Article |Published online: 07 Jun 2025
InformatIQ: a transformers-powered framework for practical module handbook metadata extraction
Binh Vu, Sina Mehraeen, Sumeet Hande, Swati Chandna&Mehrdad Jalali
Academic module handbooks are crucial resources containing vital course information, but their inherent non-uniformity in structure, format, and language across universities makes automated metadata extraction challenging. This paper presents a robust approach leveraging Natural Language Processing (NLP) techniques, specifically transformer-based models, to automatically extract key metadata like course titles, ECTS credits, instructors, and descriptions from diverse PDF module handbooks. We detail a pipeline involving PDF text extraction, semi-automated dataset creation using BIO tagging, and model fine-tuning. A significant challenge identified was dataset class imbalance, which severely impacted initial model performance.
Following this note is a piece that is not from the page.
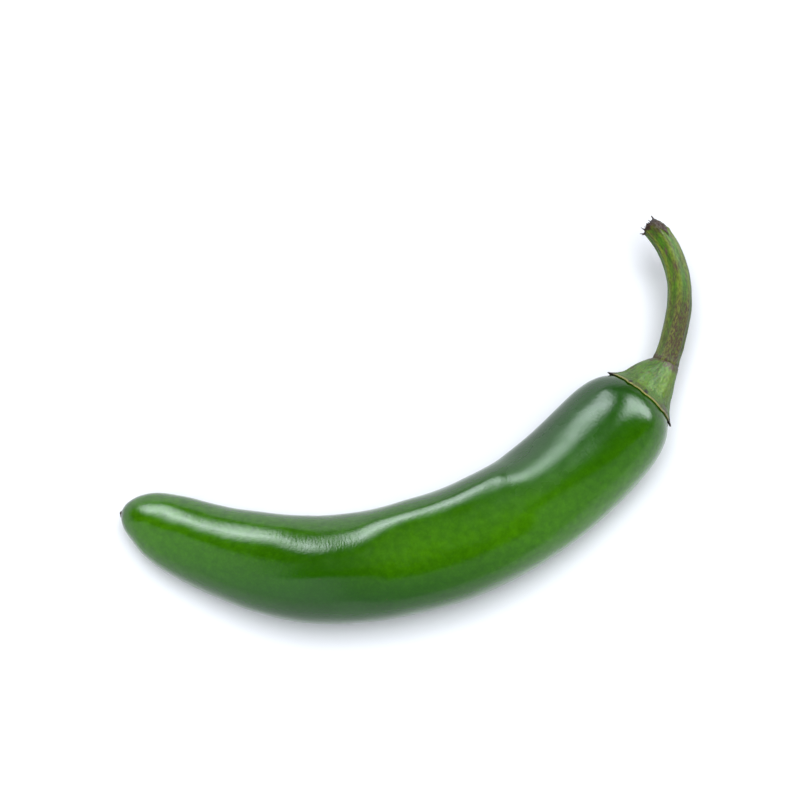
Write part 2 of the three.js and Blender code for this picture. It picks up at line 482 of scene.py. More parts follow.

This was effectively addressed by implementing a weighted Cross-Entropy Loss function during the fine-tuning of BERT and DistilBERT models. Evaluated on a dataset covering five universities and both English and German languages, the fine-tuned BERT model with weighted loss achieved an accuracy and F1-score of approximately 99.8%, while the DistilBERT model also demonstrated strong performance, achieving approximately 97.8% accuracy and F1-score. These results demonstrate the efficacy of the proposed method. The study provides a practical framework, including a user interface, for efficiently converting unstructured handbook information into structured, usable data.